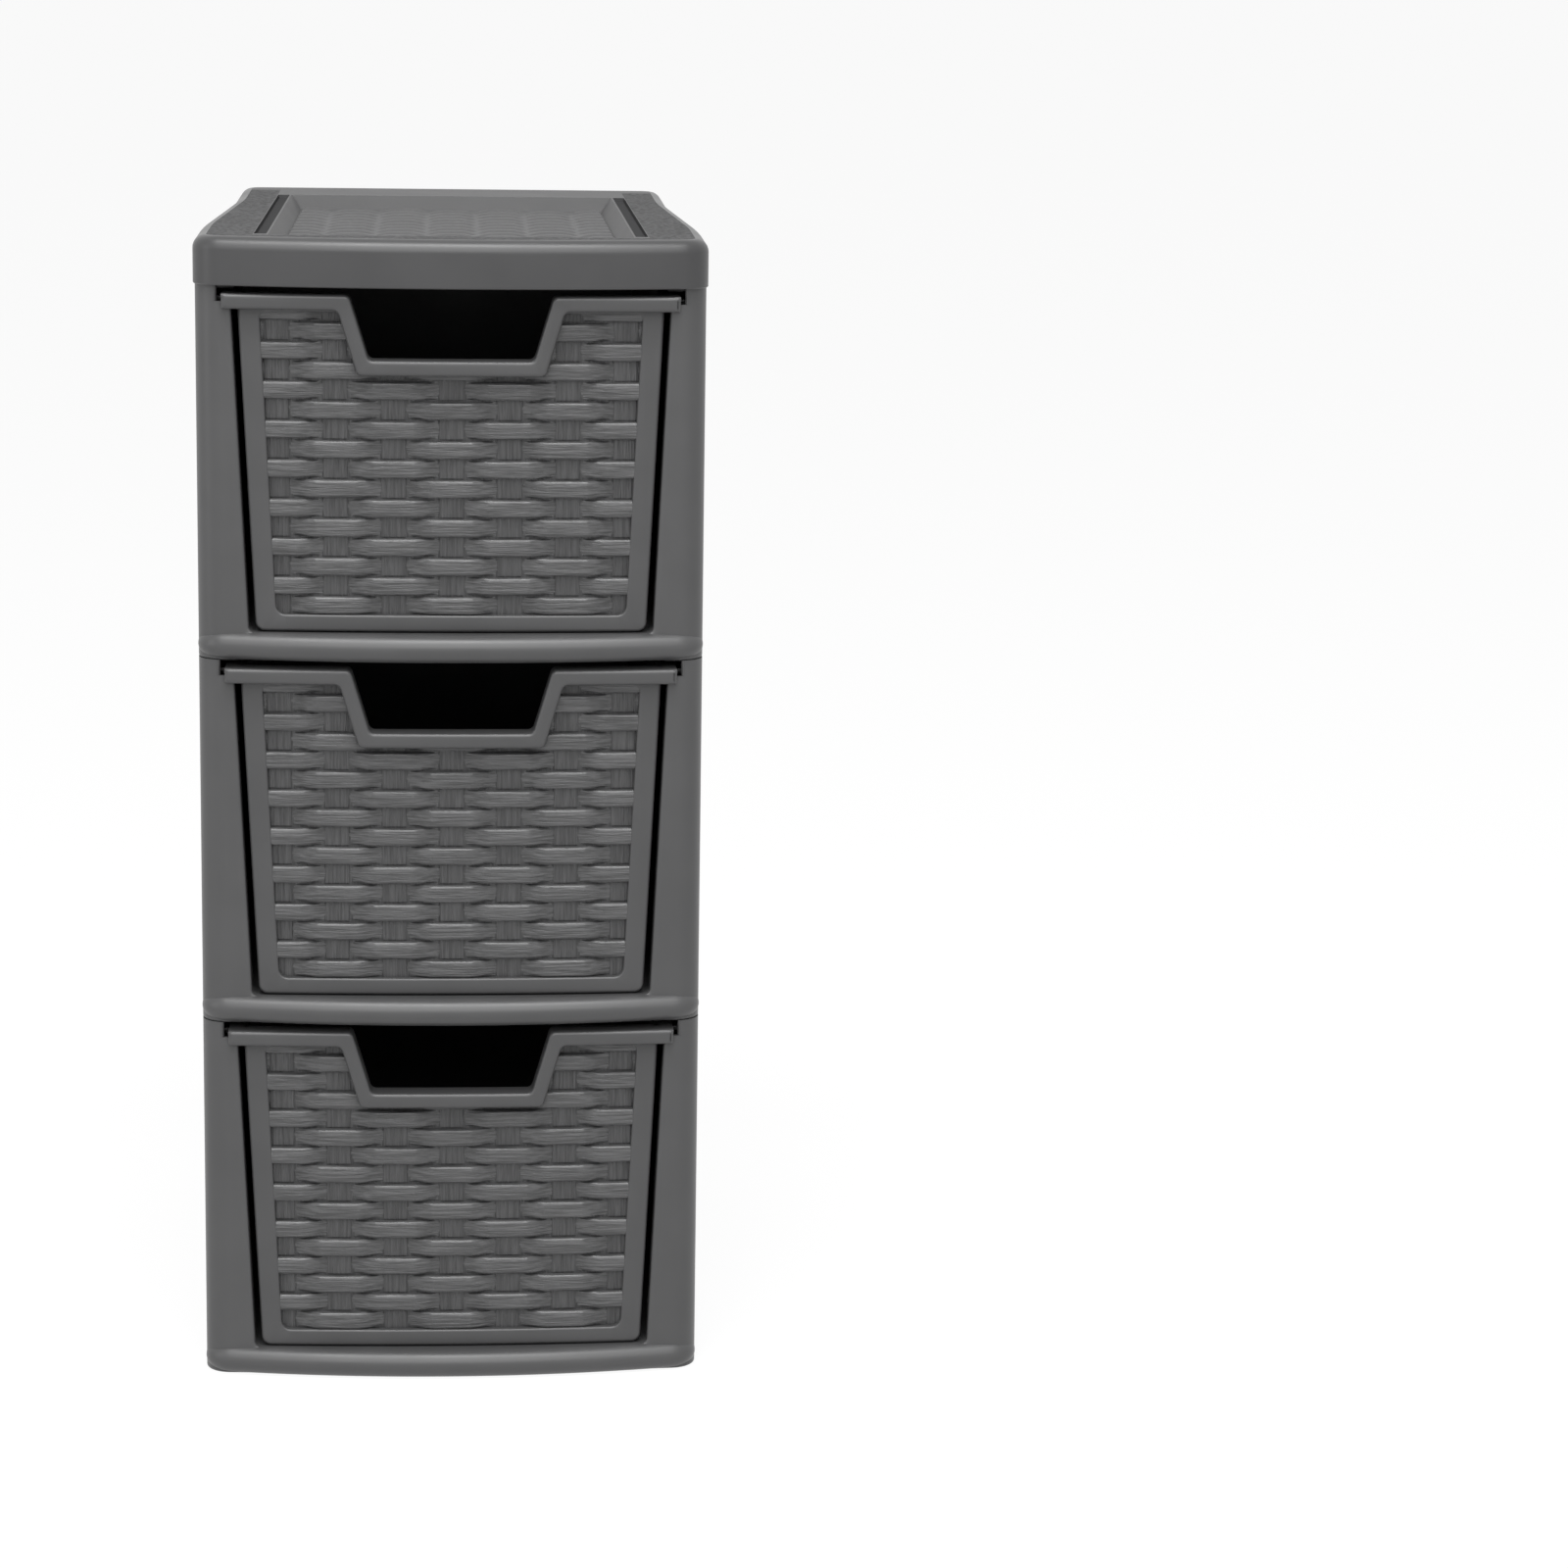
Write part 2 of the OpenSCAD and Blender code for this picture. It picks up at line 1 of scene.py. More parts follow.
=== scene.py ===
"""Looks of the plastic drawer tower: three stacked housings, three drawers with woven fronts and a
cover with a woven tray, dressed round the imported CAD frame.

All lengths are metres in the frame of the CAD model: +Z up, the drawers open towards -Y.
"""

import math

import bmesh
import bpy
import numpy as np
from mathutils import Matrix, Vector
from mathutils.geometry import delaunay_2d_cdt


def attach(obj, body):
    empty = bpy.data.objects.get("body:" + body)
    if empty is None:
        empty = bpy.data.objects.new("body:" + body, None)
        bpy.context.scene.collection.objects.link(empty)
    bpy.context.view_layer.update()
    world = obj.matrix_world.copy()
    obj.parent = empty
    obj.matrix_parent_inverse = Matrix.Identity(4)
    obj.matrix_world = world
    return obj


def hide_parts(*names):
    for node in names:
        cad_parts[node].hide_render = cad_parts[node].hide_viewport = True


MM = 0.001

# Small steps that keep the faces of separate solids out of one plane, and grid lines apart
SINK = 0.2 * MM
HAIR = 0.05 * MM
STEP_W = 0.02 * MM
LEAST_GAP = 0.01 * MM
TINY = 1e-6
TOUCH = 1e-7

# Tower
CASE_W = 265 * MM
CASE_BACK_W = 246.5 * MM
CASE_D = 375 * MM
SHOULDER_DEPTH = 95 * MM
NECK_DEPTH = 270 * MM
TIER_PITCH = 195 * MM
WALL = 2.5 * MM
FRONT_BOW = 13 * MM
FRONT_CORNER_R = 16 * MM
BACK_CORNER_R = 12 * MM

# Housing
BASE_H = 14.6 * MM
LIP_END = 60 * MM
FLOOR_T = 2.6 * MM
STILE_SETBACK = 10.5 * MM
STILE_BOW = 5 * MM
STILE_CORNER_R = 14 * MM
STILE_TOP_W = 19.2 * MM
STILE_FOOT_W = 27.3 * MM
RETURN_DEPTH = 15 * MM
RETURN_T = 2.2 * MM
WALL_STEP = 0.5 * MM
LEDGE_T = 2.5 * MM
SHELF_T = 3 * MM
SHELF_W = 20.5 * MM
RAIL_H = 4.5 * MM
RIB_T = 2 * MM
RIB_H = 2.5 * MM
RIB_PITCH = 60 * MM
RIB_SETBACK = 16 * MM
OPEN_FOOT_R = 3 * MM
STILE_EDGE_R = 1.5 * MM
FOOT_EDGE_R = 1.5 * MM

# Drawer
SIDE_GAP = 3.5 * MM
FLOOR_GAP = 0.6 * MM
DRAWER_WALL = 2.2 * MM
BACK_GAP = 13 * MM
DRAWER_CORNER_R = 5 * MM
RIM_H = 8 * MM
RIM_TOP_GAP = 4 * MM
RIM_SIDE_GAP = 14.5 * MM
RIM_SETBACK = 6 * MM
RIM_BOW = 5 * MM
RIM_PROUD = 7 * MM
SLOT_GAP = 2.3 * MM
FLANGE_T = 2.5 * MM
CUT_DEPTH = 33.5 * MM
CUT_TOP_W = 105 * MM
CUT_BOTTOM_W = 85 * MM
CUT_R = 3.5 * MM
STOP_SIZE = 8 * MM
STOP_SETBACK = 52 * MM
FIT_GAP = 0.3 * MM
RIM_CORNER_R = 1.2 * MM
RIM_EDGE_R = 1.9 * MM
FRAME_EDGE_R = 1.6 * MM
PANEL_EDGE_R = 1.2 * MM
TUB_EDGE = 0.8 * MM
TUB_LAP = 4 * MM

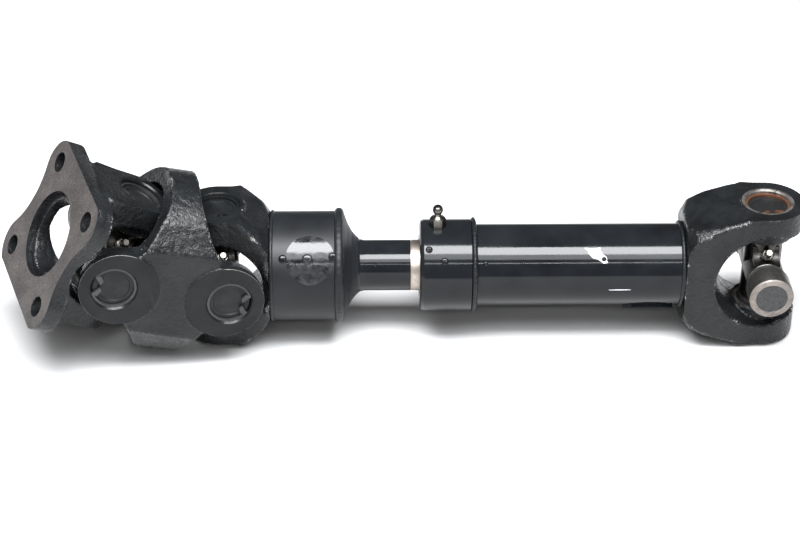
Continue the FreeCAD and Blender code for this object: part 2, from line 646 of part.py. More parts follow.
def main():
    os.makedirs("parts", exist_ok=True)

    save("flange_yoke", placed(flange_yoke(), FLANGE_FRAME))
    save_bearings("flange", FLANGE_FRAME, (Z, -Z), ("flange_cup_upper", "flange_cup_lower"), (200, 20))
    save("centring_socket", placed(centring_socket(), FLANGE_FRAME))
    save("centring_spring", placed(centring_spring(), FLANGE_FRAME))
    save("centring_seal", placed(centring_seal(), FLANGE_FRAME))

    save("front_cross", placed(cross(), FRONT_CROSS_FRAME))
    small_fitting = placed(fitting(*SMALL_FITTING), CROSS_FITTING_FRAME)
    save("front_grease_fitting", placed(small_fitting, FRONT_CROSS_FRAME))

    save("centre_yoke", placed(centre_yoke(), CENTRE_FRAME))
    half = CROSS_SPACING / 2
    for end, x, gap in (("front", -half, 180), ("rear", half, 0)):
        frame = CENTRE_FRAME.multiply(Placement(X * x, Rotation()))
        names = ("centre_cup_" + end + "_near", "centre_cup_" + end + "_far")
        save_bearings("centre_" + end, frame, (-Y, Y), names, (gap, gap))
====
### TASK TO COMPLETE:
Output the listing above exactly as it appears.

### REPLY:
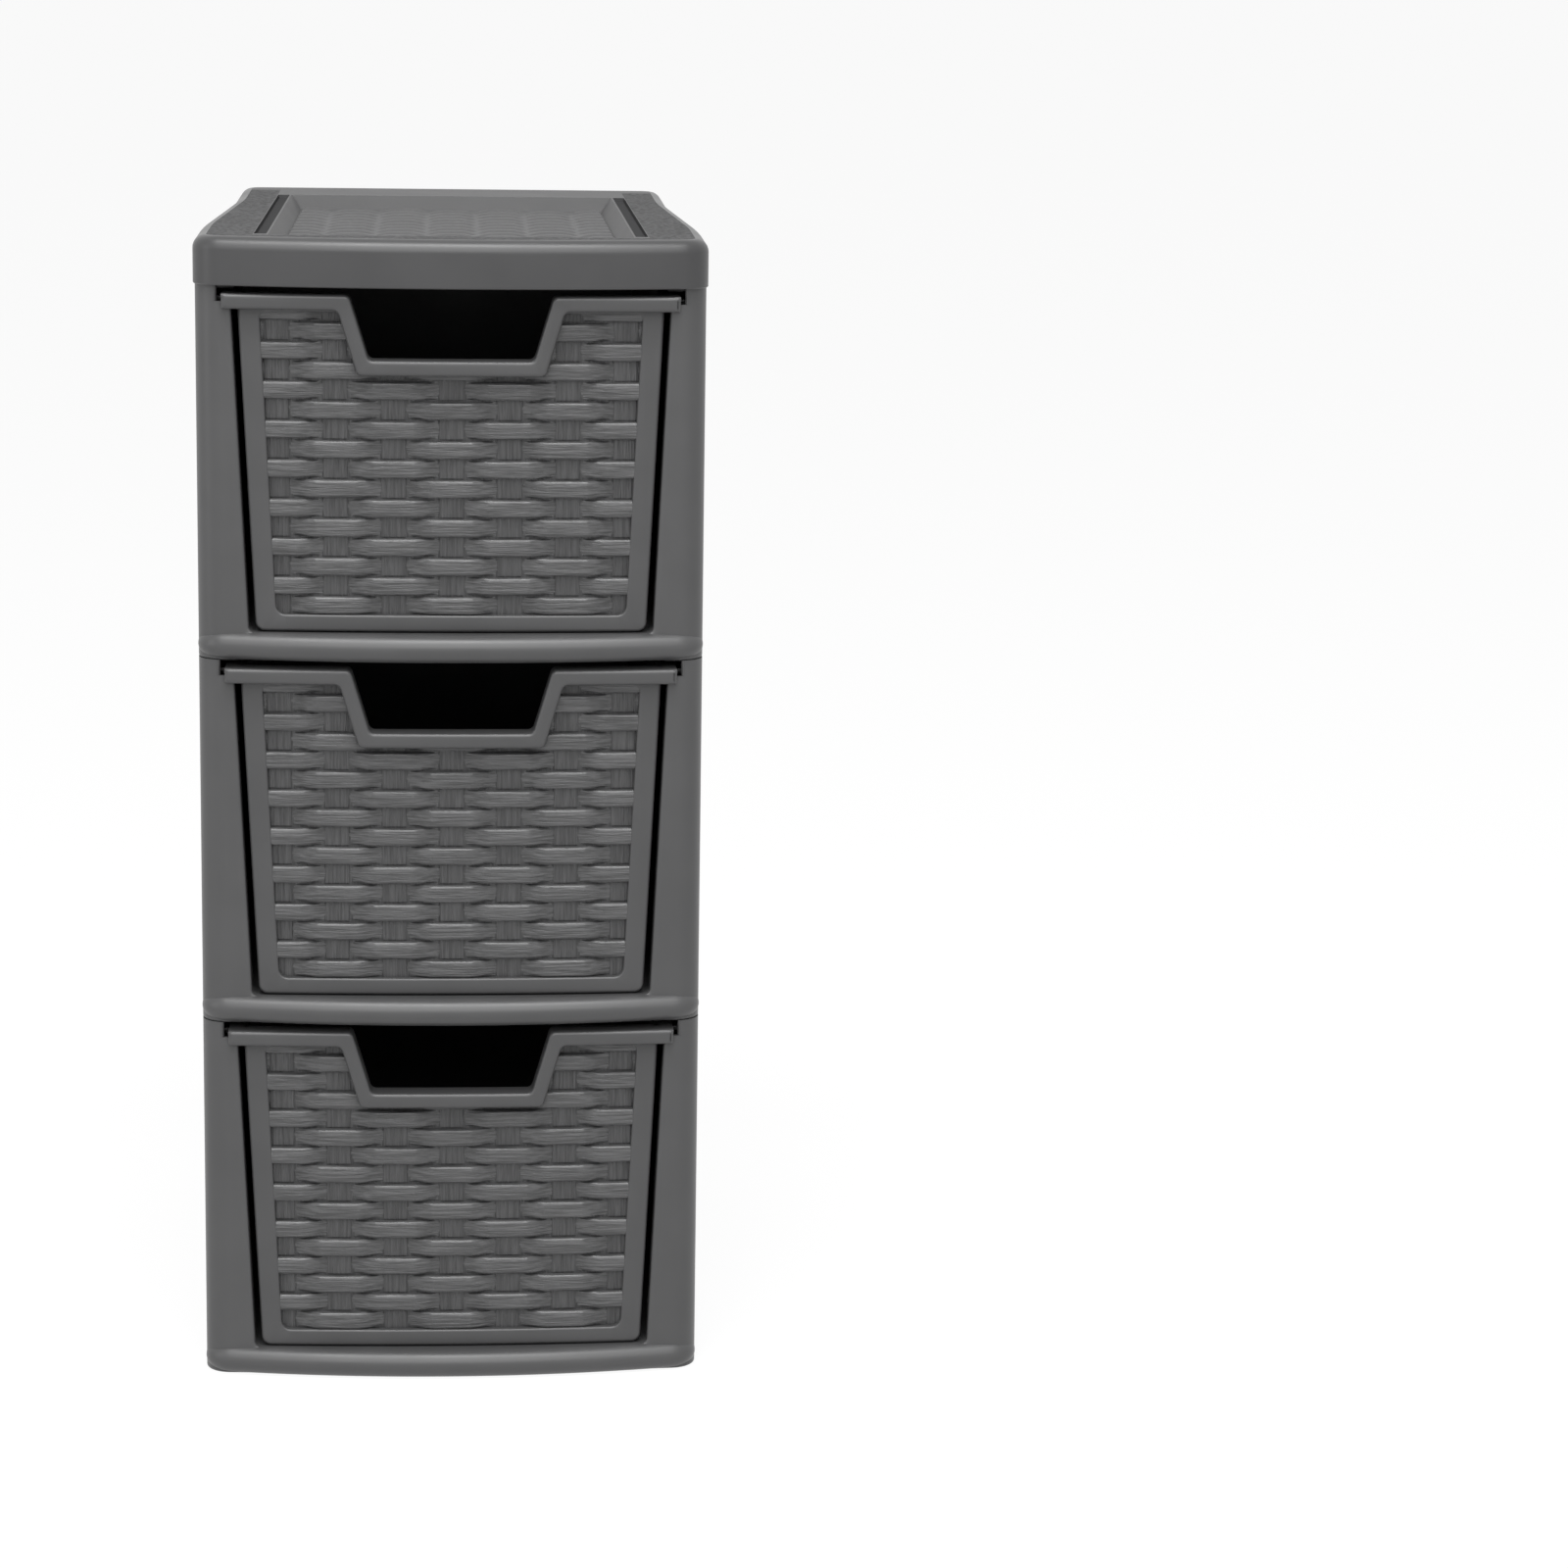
Write part 2 of the OpenSCAD and Blender code for this picture. It picks up at line 1 of scene.py. More parts follow.
=== scene.py ===
"""Looks of the plastic drawer tower: three stacked housings, three drawers with woven fronts and a
cover with a woven tray, dressed round the imported CAD frame.

All lengths are metres in the frame of the CAD model: +Z up, the drawers open towards -Y.
"""

import math

import bmesh
import bpy
import numpy as np
from mathutils import Matrix, Vector
from mathutils.geometry import delaunay_2d_cdt


def attach(obj, body):
    empty = bpy.data.objects.get("body:" + body)
    if empty is None:
        empty = bpy.data.objects.new("body:" + body, None)
        bpy.context.scene.collection.objects.link(empty)
    bpy.context.view_layer.update()
    world = obj.matrix_world.copy()
    obj.parent = empty
    obj.matrix_parent_inverse = Matrix.Identity(4)
    obj.matrix_world = world
    return obj


def hide_parts(*names):
    for node in names:
        cad_parts[node].hide_render = cad_parts[node].hide_viewport = True


MM = 0.001

# Small steps that keep the faces of separate solids out of one plane, and grid lines apart
SINK = 0.2 * MM
HAIR = 0.05 * MM
STEP_W = 0.02 * MM
LEAST_GAP = 0.01 * MM
TINY = 1e-6
TOUCH = 1e-7

# Tower
CASE_W = 265 * MM
CASE_BACK_W = 246.5 * MM
CASE_D = 375 * MM
SHOULDER_DEPTH = 95 * MM
NECK_DEPTH = 270 * MM
TIER_PITCH = 195 * MM
WALL = 2.5 * MM
FRONT_BOW = 13 * MM
FRONT_CORNER_R = 16 * MM
BACK_CORNER_R = 12 * MM

# Housing
BASE_H = 14.6 * MM
LIP_END = 60 * MM
FLOOR_T = 2.6 * MM
STILE_SETBACK = 10.5 * MM
STILE_BOW = 5 * MM
STILE_CORNER_R = 14 * MM
STILE_TOP_W = 19.2 * MM
STILE_FOOT_W = 27.3 * MM
RETURN_DEPTH = 15 * MM
RETURN_T = 2.2 * MM
WALL_STEP = 0.5 * MM
LEDGE_T = 2.5 * MM
SHELF_T = 3 * MM
SHELF_W = 20.5 * MM
RAIL_H = 4.5 * MM
RIB_T = 2 * MM
RIB_H = 2.5 * MM
RIB_PITCH = 60 * MM
RIB_SETBACK = 16 * MM
OPEN_FOOT_R = 3 * MM
STILE_EDGE_R = 1.5 * MM
FOOT_EDGE_R = 1.5 * MM

# Drawer
SIDE_GAP = 3.5 * MM
FLOOR_GAP = 0.6 * MM
DRAWER_WALL = 2.2 * MM
BACK_GAP = 13 * MM
DRAWER_CORNER_R = 5 * MM
RIM_H = 8 * MM
RIM_TOP_GAP = 4 * MM
RIM_SIDE_GAP = 14.5 * MM
RIM_SETBACK = 6 * MM
RIM_BOW = 5 * MM
RIM_PROUD = 7 * MM
SLOT_GAP = 2.3 * MM
FLANGE_T = 2.5 * MM
CUT_DEPTH = 33.5 * MM
CUT_TOP_W = 105 * MM
CUT_BOTTOM_W = 85 * MM
CUT_R = 3.5 * MM
STOP_SIZE = 8 * MM
STOP_SETBACK = 52 * MM
FIT_GAP = 0.3 * MM
RIM_CORNER_R = 1.2 * MM
RIM_EDGE_R = 1.9 * MM
FRAME_EDGE_R = 1.6 * MM
PANEL_EDGE_R = 1.2 * MM
TUB_EDGE = 0.8 * MM
TUB_LAP = 4 * MM

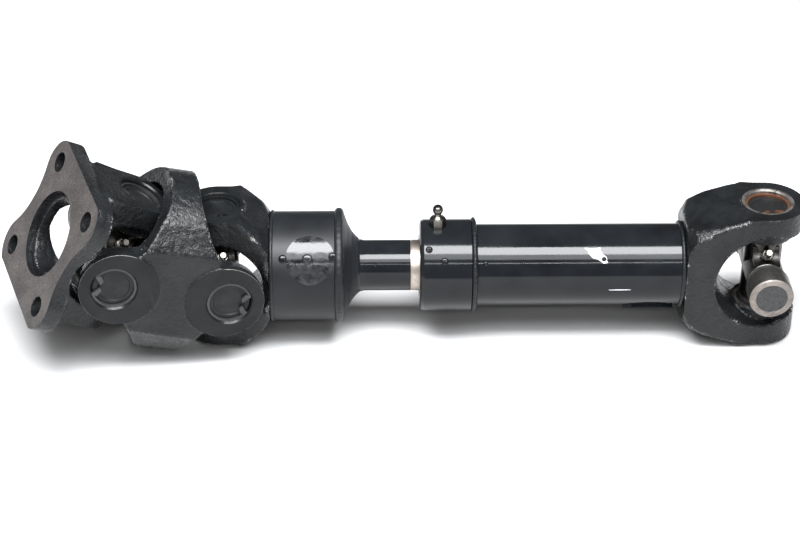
Continue the FreeCAD and Blender code for this object: part 2, from line 646 of part.py. More parts follow.
def main():
    os.makedirs("parts", exist_ok=True)

    save("flange_yoke", placed(flange_yoke(), FLANGE_FRAME))
    save_bearings("flange", FLANGE_FRAME, (Z, -Z), ("flange_cup_upper", "flange_cup_lower"), (200, 20))
    save("centring_socket", placed(centring_socket(), FLANGE_FRAME))
    save("centring_spring", placed(centring_spring(), FLANGE_FRAME))
    save("centring_seal", placed(centring_seal(), FLANGE_FRAME))

    save("front_cross", placed(cross(), FRONT_CROSS_FRAME))
    small_fitting = placed(fitting(*SMALL_FITTING), CROSS_FITTING_FRAME)
    save("front_grease_fitting", placed(small_fitting, FRONT_CROSS_FRAME))

    save("centre_yoke", placed(centre_yoke(), CENTRE_FRAME))
    half = CROSS_SPACING / 2
    for end, x, gap in (("front", -half, 180), ("rear", half, 0)):
        frame = CENTRE_FRAME.multiply(Placement(X * x, Rotation()))
        names = ("centre_cup_" + end + "_near", "centre_cup_" + end + "_far")
        save_bearings("centre_" + end, frame, (-Y, Y), names, (gap, gap))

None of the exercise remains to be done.